The Horizon: Future Innovations and Challenges
The pursuit of the perfect AR display is far from over. Research labs and companies are exploring several frontiers that could define the next generation.
- Holographic Optics: Moving beyond simple waveguides to true holographic optical elements (HOEs) that can manipulate light in more complex ways, potentially enabling thinner designs and larger fields of view.
- Metasurfaces: Engineered surfaces with nanostructures that can control light at a subwavelength level. This could lead to flat lenses that replace bulky curved optics, revolutionizing the form factor.
- Varifocal and Light Field Displays: Current AR displays typically project images at a fixed focal plane, which can cause vergence-accommodation conflict (VAC), a mismatch between where the eyes converge and focus, leading to eye strain. Varifocal displays dynamically adjust the focal depth, while light field displays project multiple depths simultaneously, creating a more natural and comfortable visual experience.
- Neural Rendering: Using AI to predict and generate imagery, potentially compensating for hardware limitations and enabling even more advanced foveated rendering techniques.

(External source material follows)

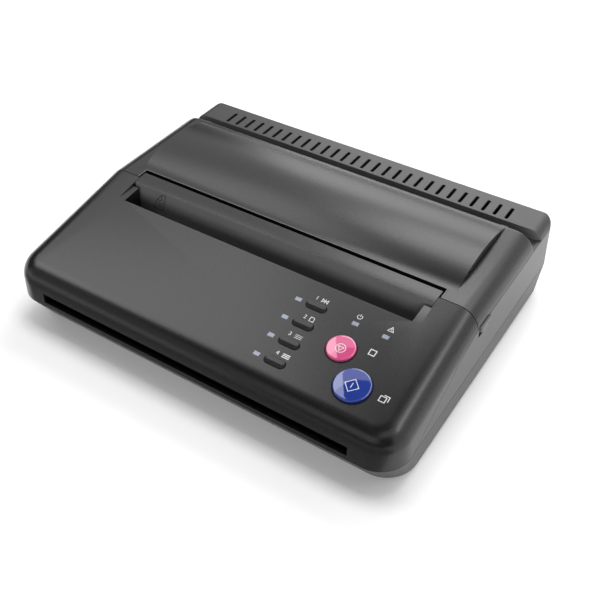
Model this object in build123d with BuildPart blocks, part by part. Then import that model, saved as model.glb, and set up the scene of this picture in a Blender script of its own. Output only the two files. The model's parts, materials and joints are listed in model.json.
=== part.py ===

The challenges remain significant. Achieving a wide field of view in a small form factor with high brightness and all-day battery life is the industry's north star. Furthermore, the cost of manufacturing these complex optical systems at scale must come down dramatically for AR glasses to become a ubiquitous consumer product.
The race to perfect AR glasses display technology is more than a technical spec war; it's a foundational endeavor. It's about building a new lens for human perception, one that will redefine communication, education, work, and entertainment. The companies and engineers solving these puzzles aren't just making a better screen; they are quietly constructing the framework for the next era of computing, where the digital and physical finally become one. The view through these new glasses will change everything, and it all starts with the light.